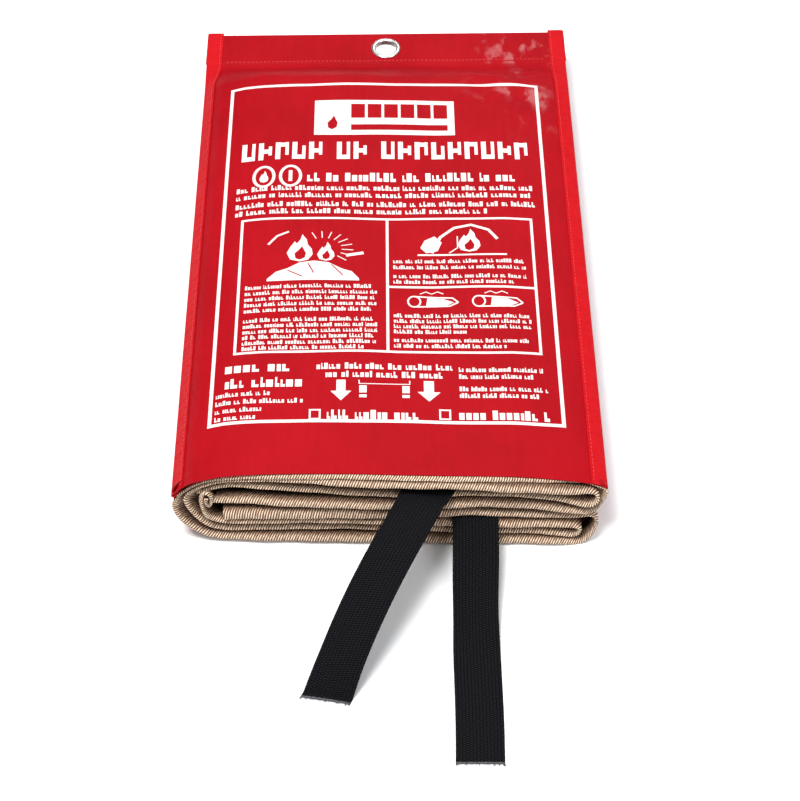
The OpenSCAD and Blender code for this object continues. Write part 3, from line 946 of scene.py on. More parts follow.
@dataclass
class Print:
    """The white screen print: frames, bars for words, and plain pictures."""

    shape: PouchShape
    looks: Finishes
    lift: float = 0.48
    points: list[Array] = field(default_factory=list)
    faces: list[list[int]] = field(default_factory=list)
    red: list[bool] = field(default_factory=list)
    count: int = 0
    shift: tuple[float, float] = (0.0, 0.0)

    def place(self, x: Array, y: Array) -> tuple[Array, Array]:
        """Skews the artwork a little, as it is printed."""
        x, y = np.asarray(x, float), np.asarray(y, float)
        return x, y + x / 113 * (0.8 + 2.4 * clamp01((y - 41) / 220))

    def patch(self, outline: Sequence[tuple[float, float]], red: bool = False) -> None:
        """Adds one flat shape with a convex outline of three or four corners."""
        corners = np.array(outline, float) + self.shift
        if len(corners) == 3:
            corners = np.concatenate([corners, corners[-1:]])
        a, b, c, d = corners
        nx = max(1, int(np.ceil(max(np.linalg.norm(b - a), np.linalg.norm(c - d)) / 5)))
        ny = max(1, int(np.ceil(max(np.linalg.norm(d - a), np.linalg.norm(c - b)) / 5)))
        s, t = np.meshgrid(np.linspace(0, 1, nx + 1), np.linspace(0, 1, ny + 1))
        s, t = s[..., None], t[..., None]
        grid = (a * (1 - s) + b * s) * (1 - t) + (d * (1 - s) + c * s) * t
        x, y = self.place(grid[..., 0], grid[..., 1])
        flip = np.cross(b - a, c - a) < 0
        at = self.shape.on_front(x, y, self.lift + (0.06 if red else 0.0)).reshape(-1, 3)
        index = self.count + np.arange((nx + 1) * (ny + 1)).reshape(ny + 1, nx + 1)
        quads = np.stack([index[:-1, :-1], index[:-1, 1:], index[1:, 1:], index[1:, :-1]], -1).reshape(-1, 4)
        for q in quads:
            self.faces.append(list(q[::-1] if flip else q))
            self.red.append(red)
        self.points.append(at)
        self.count += len(at)

    def bar(self, x0: float, x1: float, y0: float, y1: float, red: bool = False) -> None:
        """A rectangle."""
        self.patch([(x0, y0), (x1, y0), (x1, y1), (x0, y1)], red)

    def frame(self, x0: float, x1: float, y0: float, y1: float, w: float) -> None:
        """A rectangle's outline."""
        self.bar(x0, x1, y0, y0 + w)
        self.bar(x0, x1, y1 - w, y1)
        self.bar(x0, x0 + w, y0 + w, y1 - w)
        self.bar(x1 - w, x1, y0 + w, y1 - w)

    def stroke(self, points: Sequence[tuple[float, float]], w: float, red: bool = False) -> None:
        """A line of even width through points."""
        line = np.array(points, float)
        step = np.diff(line, axis=0)
        n = np.stack([-step[:, 1], step[:, 0]], 1) / np.linalg.norm(step, axis=1, keepdims=True)
        join = np.concatenate([n[:1], n[:-1] + n[1:], n[-1:]])
        join = join / np.maximum(np.linalg.norm(join, axis=1, keepdims=True), 0.3) * w / 2
        for i in range(len(step)):
            self.patch([tuple(line[i] + join[i]), tuple(line[i] - join[i]),
                        tuple(line[i + 1] - join[i + 1]), tuple(line[i + 1] + join[i + 1])], red)

    def fan(self, points: Sequence[tuple[float, float]], red: bool = False) -> None:
        """A shape that is seen whole from the mean of its corners."""
        line = np.array(points, float)
        middle = line.mean(0)
        for a, b in zip(line, np.roll(line, -1, axis=0)):
            self.patch([tuple(middle), tuple(a), tuple(b)], red)

    def words(self, x0: float, x1: float, y: float, high: float, pick: np.random.Generator,
              wide: float = 0.62, end: float = 1.0, red: bool = False) -> None:
        """A line of blocks grouped like words, with no letters.

        Args:
            x0: where the line starts.
            x1: where it may end.
            y: its foot.
            high: the blocks' height.
            pick: the random draws.
            wide: a block's pitch as a share of its height.
            end: how much of the line is used.
            red: drawn in the cloth's red, on a white plate.
        """
        x, stop = x0, x0 + (x1 - x0) * end
        while x < stop - high * wide:
            for _ in range(int(pick.integers(2, 9))):
                tall = high * (1.0 if pick.random() < 0.3 else 0.74)
                step = high * wide * (0.6 if pick.random() < 0.25 else 1.0)
                if x + step > stop:
                    break
                if pick.random() < 0.42:
                    self.bar(x, x + step * 0.78, y, y + tall * 0.36, red)
                    self.bar(x, x + step * 0.36, y + tall * 0.36, y + tall, red)
                else:
                    self.bar(x, x + step * 0.76, y, y + tall, red)
                x += step
            x += high * wide * 0.75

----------

__To do__: Return all of the data exactly as it reads.

__Task result__:
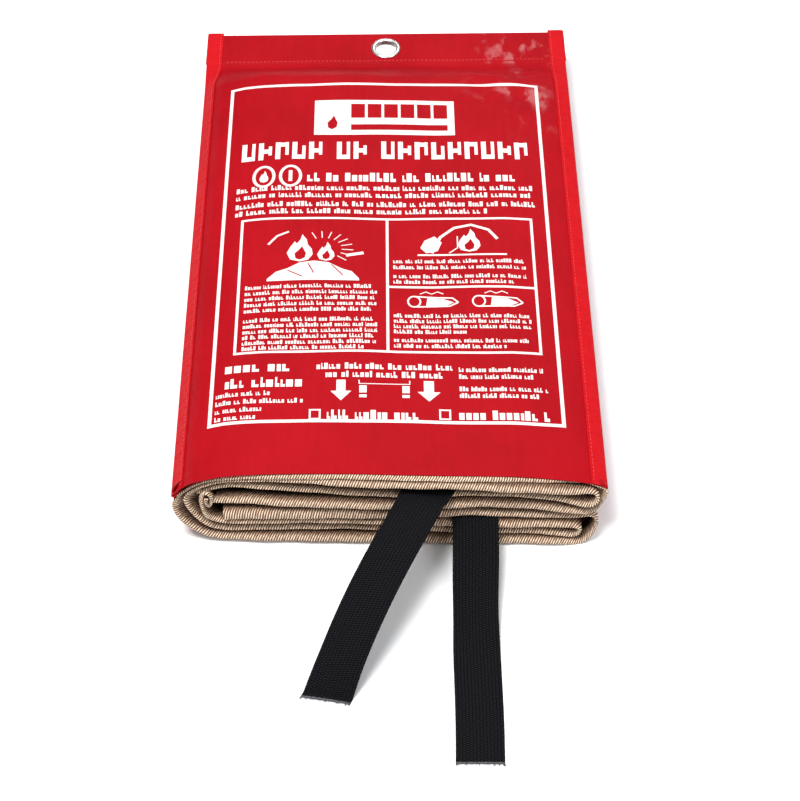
The OpenSCAD and Blender code for this object continues. Write part 3, from line 946 of scene.py on. More parts follow.
@dataclass
class Print:
    """The white screen print: frames, bars for words, and plain pictures."""

    shape: PouchShape
    looks: Finishes
    lift: float = 0.48
    points: list[Array] = field(default_factory=list)
    faces: list[list[int]] = field(default_factory=list)
    red: list[bool] = field(default_factory=list)
    count: int = 0
    shift: tuple[float, float] = (0.0, 0.0)

    def place(self, x: Array, y: Array) -> tuple[Array, Array]:
        """Skews the artwork a little, as it is printed."""
        x, y = np.asarray(x, float), np.asarray(y, float)
        return x, y + x / 113 * (0.8 + 2.4 * clamp01((y - 41) / 220))

    def patch(self, outline: Sequence[tuple[float, float]], red: bool = False) -> None:
        """Adds one flat shape with a convex outline of three or four corners."""
        corners = np.array(outline, float) + self.shift
        if len(corners) == 3:
            corners = np.concatenate([corners, corners[-1:]])
        a, b, c, d = corners
        nx = max(1, int(np.ceil(max(np.linalg.norm(b - a), np.linalg.norm(c - d)) / 5)))
        ny = max(1, int(np.ceil(max(np.linalg.norm(d - a), np.linalg.norm(c - b)) / 5)))
        s, t = np.meshgrid(np.linspace(0, 1, nx + 1), np.linspace(0, 1, ny + 1))
        s, t = s[..., None], t[..., None]
        grid = (a * (1 - s) + b * s) * (1 - t) + (d * (1 - s) + c * s) * t
        x, y = self.place(grid[..., 0], grid[..., 1])
        flip = np.cross(b - a, c - a) < 0
        at = self.shape.on_front(x, y, self.lift + (0.06 if red else 0.0)).reshape(-1, 3)
        index = self.count + np.arange((nx + 1) * (ny + 1)).reshape(ny + 1, nx + 1)
        quads = np.stack([index[:-1, :-1], index[:-1, 1:], index[1:, 1:], index[1:, :-1]], -1).reshape(-1, 4)
        for q in quads:
            self.faces.append(list(q[::-1] if flip else q))
            self.red.append(red)
        self.points.append(at)
        self.count += len(at)

    def bar(self, x0: float, x1: float, y0: float, y1: float, red: bool = False) -> None:
        """A rectangle."""
        self.patch([(x0, y0), (x1, y0), (x1, y1), (x0, y1)], red)

    def frame(self, x0: float, x1: float, y0: float, y1: float, w: float) -> None:
        """A rectangle's outline."""
        self.bar(x0, x1, y0, y0 + w)
        self.bar(x0, x1, y1 - w, y1)
        self.bar(x0, x0 + w, y0 + w, y1 - w)
        self.bar(x1 - w, x1, y0 + w, y1 - w)

    def stroke(self, points: Sequence[tuple[float, float]], w: float, red: bool = False) -> None:
        """A line of even width through points."""
        line = np.array(points, float)
        step = np.diff(line, axis=0)
        n = np.stack([-step[:, 1], step[:, 0]], 1) / np.linalg.norm(step, axis=1, keepdims=True)
        join = np.concatenate([n[:1], n[:-1] + n[1:], n[-1:]])
        join = join / np.maximum(np.linalg.norm(join, axis=1, keepdims=True), 0.3) * w / 2
        for i in range(len(step)):
            self.patch([tuple(line[i] + join[i]), tuple(line[i] - join[i]),
                        tuple(line[i + 1] - join[i + 1]), tuple(line[i + 1] + join[i + 1])], red)

    def fan(self, points: Sequence[tuple[float, float]], red: bool = False) -> None:
        """A shape that is seen whole from the mean of its corners."""
        line = np.array(points, float)
        middle = line.mean(0)
        for a, b in zip(line, np.roll(line, -1, axis=0)):
            self.patch([tuple(middle), tuple(a), tuple(b)], red)

    def words(self, x0: float, x1: float, y: float, high: float, pick: np.random.Generator,
              wide: float = 0.62, end: float = 1.0, red: bool = False) -> None:
        """A line of blocks grouped like words, with no letters.

        Args:
            x0: where the line starts.
            x1: where it may end.
            y: its foot.
            high: the blocks' height.
            pick: the random draws.
            wide: a block's pitch as a share of its height.
            end: how much of the line is used.
            red: drawn in the cloth's red, on a white plate.
        """
        x, stop = x0, x0 + (x1 - x0) * end
        while x < stop - high * wide:
            for _ in range(int(pick.integers(2, 9))):
                tall = high * (1.0 if pick.random() < 0.3 else 0.74)
                step = high * wide * (0.6 if pick.random() < 0.25 else 1.0)
                if x + step > stop:
                    break
                if pick.random() < 0.42:
                    self.bar(x, x + step * 0.78, y, y + tall * 0.36, red)
                    self.bar(x, x + step * 0.36, y + tall * 0.36, y + tall, red)
                else:
                    self.bar(x, x + step * 0.76, y, y + tall, red)
                x += step
            x += high * wide * 0.75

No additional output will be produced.